# [Data shown]
>>>
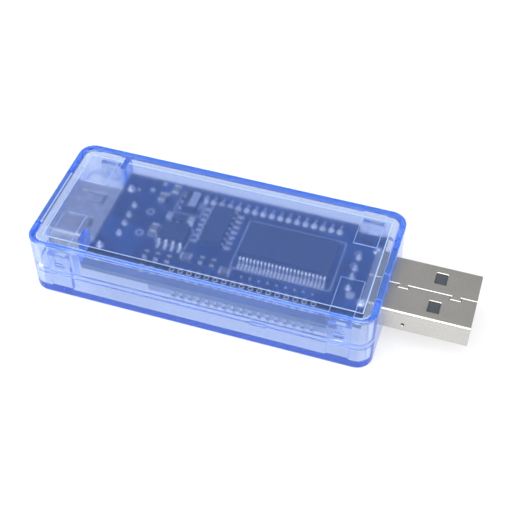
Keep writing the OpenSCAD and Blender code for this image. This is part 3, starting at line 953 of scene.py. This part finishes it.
# %% Socket shell
SOCKET_MIDDLE = 5.4
TUBE_LENGTH = 9.6
SPRING_Y = 3
SPRING_WIDTH = 1.6
SPRING_SHEET = 0.22
WINDOW_START = 2.8
WINDOW_SIZE = Vector((5, 2.4))
LEG_BOXES = (((-20.8, -18.4), (6.25, 6.55), (5.4, 6.8)), ((-19.35, -18.45), (6.3, 7.25), (6.25, 6.55)),
             ((-19.35, -18.45), (6.95, 7.25), (6.25, 8.55)))
socket_size = (2 * SOCKET_HALF, 2 * (SOCKET_TOP - SOCKET_MIDDLE))
front = socket_low.x
socket_tube = metal_tube(front, front + TUBE_LENGTH, socket_size, 0.6, SOCKET_MIDDLE)
socket_shell = make_piece("socket_shell", socket_tube, socket_steel)
spring_strips = []
for up in (-1, 1):
    face = SOCKET_MIDDLE + up * socket_size[1] / 2
    for side in (-1, 1):
        low = Vector((front + WINDOW_START, side * SPRING_Y - WINDOW_SIZE.y / 2))
        punch(socket_shell, low, low + WINDOW_SIZE, face, 0.08)
        sheet_z = face - up * 0.17
        points = [Vector(p) for p in ((front + 2.6, sheet_z), (front + 4.2, sheet_z - up * 0.05),
                                      (front + 6.2, sheet_z - up * 0.34), (front + 7.2, sheet_z))]
        middle, ahead, across = Vector((0, side * SPRING_Y)), Vector((1, 0)), Vector((0, 1))
        spring = strip(rounded_path(points, 0.6), middle, ahead, across, SPRING_WIDTH, SPRING_SHEET)
        spring_strips.append(spring)
legs = []
for side in (-1, 1):
    for xs, ys, zs in LEG_BOXES:
        near, far = sorted(side * y for y in ys)
        legs.append(block((xs[0], near, zs[0]), (xs[1], far, zs[1]), 0.1))
smooth(socket_shell)
socket_springs = smooth(make_piece("socket_springs", join(spring_strips + legs), socket_steel))
fit(socket_shell, BODY, "plug_steel", "usb_socket_shell")
fit(socket_springs, BODY, "plug_steel", "usb_socket_shell")

# %% [markdown]
# ## Chips
# A moulded chip body is widest at its middle, where the two halves of the mould met, and has a small
# round mark by its first lead. Its leads are strips of tinned copper bent into a gull's wing.

# %% Chip bodies
CHIP_PROFILE = ((0.16, 0), (0.02, 0.46), (0, 0.48), (0, 0.52), (0.02, 0.54), (0.12, 0.96), (0.17, 1))


def moulded(name, node, profile):
    """A block in a node's box, from (distance in, share of the height) pairs."""
    low, high = node_box(node)
    middle, size = (low + high) / 2, high - low
    rings = []
    for inset, share in profile:
        outline = rounded_rect(size.x - 2 * inset, size.y - 2 * inset, 0.15, 3)
        rings.append([(middle.x + x, middle.y + y, low.z + share * size.z) for x, y in outline])
    return make_piece(name, skin(rings), finishes["chip_epoxy"])


def chip_body(name, node):
    low, high = node_box(node)
    body = moulded(name, node, CHIP_PROFILE)
    mark = [(low.x + 1 + x, low.y + 1 + y) for x, y in rounded_rect(0.8, 0.8, 0.39, 5)]
    carve(body, prism(mark, "Z", high.z - 0.06, high.z + 1))
    smooth(body)
    return fit(body, BODY, "chip_epoxy", node)


for name in ("driver_chip", "controller_chip", "amplifier_chip"):
    chip_body(name, name + "_body")

# %% [markdown]
# A lead leaves the body level, bends down to the board and turns out again into a flat foot. The
# foot stands on a bare pad, which is a little wider and longer than the foot.

# %% Gull-wing leads
LEAD_SHEET = 0.16
LEVEL_LENGTH = 0.42
FOOT_LENGTH = 0.6
PAD_REACH = 0.55
PAD_SPREAD = 0.65
INK_BASE = BOARD_TOP + 0.004


def lead_rows(name, node, body_node, axis, count, pitch, width, shoulder):
    """Two rows of leads. axis is the way that they leave the chip, X or Y."""
    low, high = node_box(node)
    body_low, body_high = node_box(body_node)
    middle = Vector(((low.x + high.x) / 2, (low.y + high.y) / 2))
    out = Vector((1, 0)) if axis == "X" else Vector((0, 1))
    side = Vector((-out.y, out.x))
    reach = (high - low).xy.dot(out) / 2
    start = (body_high - body_low).xy.dot(out) / 2 - 0.05
    foot = BOARD_TOP + 0.09
    corners = [Vector(p) for p in ((start, foot + shoulder), (start + LEVEL_LENGTH, foot + shoulder),
                                   (reach - FOOT_LENGTH, foot), (reach, foot))]
    path = rounded_path(corners, LEAD_SHEET)
    shapes = []
    for i in range(count):
        place = middle + side * (i - (count - 1) / 2) * pitch
        shapes += [strip(path, place, way, side, width, LEAD_SHEET) for way in (out, -out)]
        for way in (-1, 1):
            heel = place + out * way * (reach - PAD_REACH) - side * width * PAD_SPREAD
            toe = place + out * way * (reach + PAD_REACH) + side * width * PAD_SPREAD
            low_x, high_x = sorted((heel.x, toe.x))
            low_y, high_y = sorted((heel.y, toe.y))
            shapes.append(block((low_x, low_y, INK_BASE), (high_x, high_y, BOARD_TOP + 0.06)))
    leads = smooth(make_piece(name, join(shapes), tin))
    return fit(leads, BODY, "tinned_metal", node)


lead_rows("driver_leads", "driver_chip_leads", "driver_chip_body", "Y", 24, 0.635, 0.3, 1.1)
lead_rows("controller_leads", "controller_chip_leads", "controller_chip_body", "X", 7, 1.27, 0.42, 0.7)
lead_rows("amplifier_leads", "amplifier_chip_leads", "amplifier_chip_body", "Y", 4, 1.27, 0.42, 0.7)

# %% [markdown]
# ## Chip resistors and capacitors
# Each is a ceramic brick with tinned ends, so the bricks and the ends are two pieces.

# %% Two-ended parts
END_SHARE = 0.22
BRICK_SHARE = 0.6


def solids_of(node):
    """The boxes of a node's separate solids, in millimetres."""
    mesh = bmesh.new()
    mesh.from_mesh(frame["nodes"][node].data)
    bmesh.ops.remove_doubles(mesh, verts=mesh.verts, dist=0.001 * MM)
    left = set(mesh.verts)
    boxes = []
    while left:
        island, front = set(), [left.pop()]
        while front:
            vert = front.pop()
            island.add(vert)
            for edge in vert.link_edges:
                other = edge.other_vert(vert)
                if other in left:
                    left.discard(other)
                    front.append(other)
        spots = [v.co / MM for v in island]
        low = Vector([min(p[i] for p in spots) for i in range(3)])
        high = Vector([max(p[i] for p in spots) for i in range(3)])
        boxes.append((low, high))
    mesh.free()
    return sorted(boxes, key=lambda box: tuple(round(v, 2) for v in box[0]))


def two_ended(node, name, slot):
    bricks, ends = [], []
    for low, high in solids_of(node):
        size = high - low
        way = 0 if size.x > size.y else 1
        cap = size[way] * END_SHARE
        inner_low, inner_high = low.copy(), high.copy()
        inner_low[way] += cap * BRICK_SHARE
        inner_high[way] -= cap * BRICK_SHARE
        inner_high.z -= 0.03
        bricks.append(block(inner_low, inner_high, 0.06))
        for start in (low[way], high[way] - cap):
            cap_low, cap_high = low.copy(), high.copy()
            cap_low[way], cap_high[way] = start, start + cap
            ends.append(block(cap_low, cap_high, 0.1, 3))
    brick = smooth(make_piece(name + "_bricks", join(bricks), finishes[slot]))
    fit(brick, BODY, slot, node)
    fit(smooth(make_piece(name + "_ends", join(ends), tin)), BODY, "tinned_metal")


two_ended("capacitors", "capacitor", "ceramic")
two_ended("resistors", "resistor", "chip_epoxy")
two_ended("shunt_resistor", "shunt", "chip_epoxy")

# %% [markdown]
# The regulator is a small block with a bright heat tab over half of its top. The real tab goes down to
# the board on one side and three short legs stand on the other; only the block and the tab's top are
# drawn.

# %% Voltage regulator
REGULATOR_PROFILE = ((0.1, 0), (0, 0.45), (0, 0.5), (0.1, 0.95), (0.16, 1))
low, high = node_box("voltage_regulator")
regulator = smooth(moulded("regulator_body", "voltage_regulator", REGULATOR_PROFILE))
tab_low = Vector((low.x + 1.1, low.y + 0.5, high.z - 0.2))
tab_high = high + Vector((-0.05, -0.5, 0.04))
regulator_tab = smooth(make_piece("regulator_tab", block(tab_low, tab_high, 0.1), tin))
fit(regulator, BODY, "chip_epoxy", "voltage_regulator")
fit(regulator_tab, BODY, "tinned_metal")

# %% [markdown]
# ## Solder
# Every leg that comes up through the board stands in a bright cone of solder on a round pad. The
# cone is a turned profile that sweeps in from the pad and rounds over the leg.

# %% Solder joints
ROUND_LIMIT = 60
PAD_BASE = BOARD_TOP + 0.005
CONE_SLOPE = ((1, 0), (0.98, 0.06), (0.78, 0.2), (0.6, 0.42), (0.5, 0.7), (0.42, 0.9), (0.25, 0.99),
              (0.05, 1))


def circle(x, y, radius, z, count):
    angles = [math.tau * i / count for i in range(count)]
    return [(x + radius * math.cos(a), y + radius * math.sin(a), z) for a in angles]


def turned(x, y, profile):
    """A round solid from (radius, height above the pad) pairs."""
    return skin([circle(x, y, radius, PAD_BASE + rise, 14) for radius, rise in profile])


def solder_cone(x, y, radius, height):
    return turned(x, y, [(radius * share, height * rise) for share, rise in CONE_SLOPE])


PIN_COUNT, PIN_PITCH = 17, 1.53
pin_middle = (node_box("lcd_pins_far")[0].x + node_box("lcd_pins_far")[1].x) / 2
pin_x = [pin_middle + (i - (PIN_COUNT - 1) / 2) * PIN_PITCH for i in range(PIN_COUNT)]
joints = [solder_cone(x, 8.2, 0.6, 0.62) for x in pin_x]
CONTACT_Y = (-3.5, -1, 1, 3.5)
SOCKET_ROW_X, PLUG_ROW_X = -16.85, 23.6
joints += [solder_cone(x, y, 0.62, 0.72) for x in (SOCKET_ROW_X, PLUG_ROW_X) for y in CONTACT_Y]
joints += [solder_cone(-18.9, side * 7.1, 0.75, 0.8) for side in (-1, 1)]
joints += [solder_cone(26.5, side * 5.85, 0.9, 0.7) for side in (-1, 1)]
solder = smooth(make_piece("solder_joints", join(joints), tin), ROUND_LIMIT)
fit(solder, BODY, "tinned_metal")

# %% [markdown]
# The bare pads and the plated holes are thin discs and rings on the mask.

# %% Pads and vias


def disc(x, y, radius):
    return turned(x, y, [(radius, 0), (radius, 0.018), (radius - 0.03, 0.03)])


def ring_pad(x, y, outer, inner):
    top = PAD_BASE + 0.04
    section = ((outer, PAD_BASE), (outer, top), (inner, top), (inner, PAD_BASE))
    return skin([circle(x, y, radius, z, 20) for radius, z in section], closed=True)


NEAR_ROW_Y, FAR_ROW_Y = -8.6, 9.45
pads = [disc(x, FAR_ROW_Y, 0.22) for x in pin_x] + [ring_pad(x, NEAR_ROW_Y, 0.5, 0.3) for x in pin_x]
pads += [disc(6.2 + i * PIN_PITCH, -6.65, 0.2) for i in range(9)]
pads += [ring_pad(-13.6, y, 0.75, 0.45) for y in (2.8, -2.4)]
pads += [ring_pad(23.3, y, 0.6, 0.4) for y in (4.25, 1.4)]
test_points = ((-15.2, 8.0, 0.45), (-13.6, 10.0, 0.4), (-12.1, 7.9, 0.35), (-17.6, 7.35, 0.35),
               (24.3, -4.9, 0.8), (26.8, -5.6, 0.6))
pads += [disc(*point) for point in test_points]
bare_pads = smooth(make_piece("bare_pads", join(pads), tin), ROUND_LIMIT)
fit(bare_pads, BODY, "tinned_metal")

# %% [markdown]
# Thin white outlines are printed on the mask round the larger parts. They carry no lettering.

# %% Printed outlines
INK_WIDTH = 0.12
INK_TOP = INK_BASE + 0.015


def printed_frame(low, high):
    """A thin printed rectangle on the board, from (x, y) to (x, y)."""
    low, high = Vector(low), Vector(high)
    middle, size = (low + high) / 2, high - low
    rings = []
    for inset, z in ((0, INK_BASE), (0, INK_TOP), (INK_WIDTH, INK_TOP), (INK_WIDTH, INK_BASE)):
        outline = rounded_rect(size.x - 2 * inset, size.y - 2 * inset, 0.3 - inset / 2, 3)
        rings.append([(middle.x + x, middle.y + y, z) for x, y in outline])
    return skin(rings, closed=True)


amplifier_frame = ((-10.4, -3.6), (-4.8, 1.0))
capacitor_frame = ((-12.2, -2.6), (-10.5, 0.2))
regulator_frame = ((-9.9, 4.1), (-4.9, 9.3))
driver_frame = ((3.6, -5.2), (21.0, 6.0))
frames = (amplifier_frame, capacitor_frame, regulator_frame, driver_frame)
outlines = [printed_frame(*corners) for corners in frames]
legend = make_piece("printed_outlines", join(outlines), finishes["white_film"])
fit(smooth(legend, ROUND_LIMIT), BODY, "white_film")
<<<
Report each line in the data that holds the word "finishes".

# [Reply]
Keep writing the OpenSCAD and Blender code for this image. This is part 3, starting at line 953 of scene.py. This part finishes it.
    return make_piece(name, skin(rings), finishes["chip_epoxy"])
    brick = smooth(make_piece(name + "_bricks", join(bricks), finishes[slot]))
legend = make_piece("printed_outlines", join(outlines), finishes["white_film"])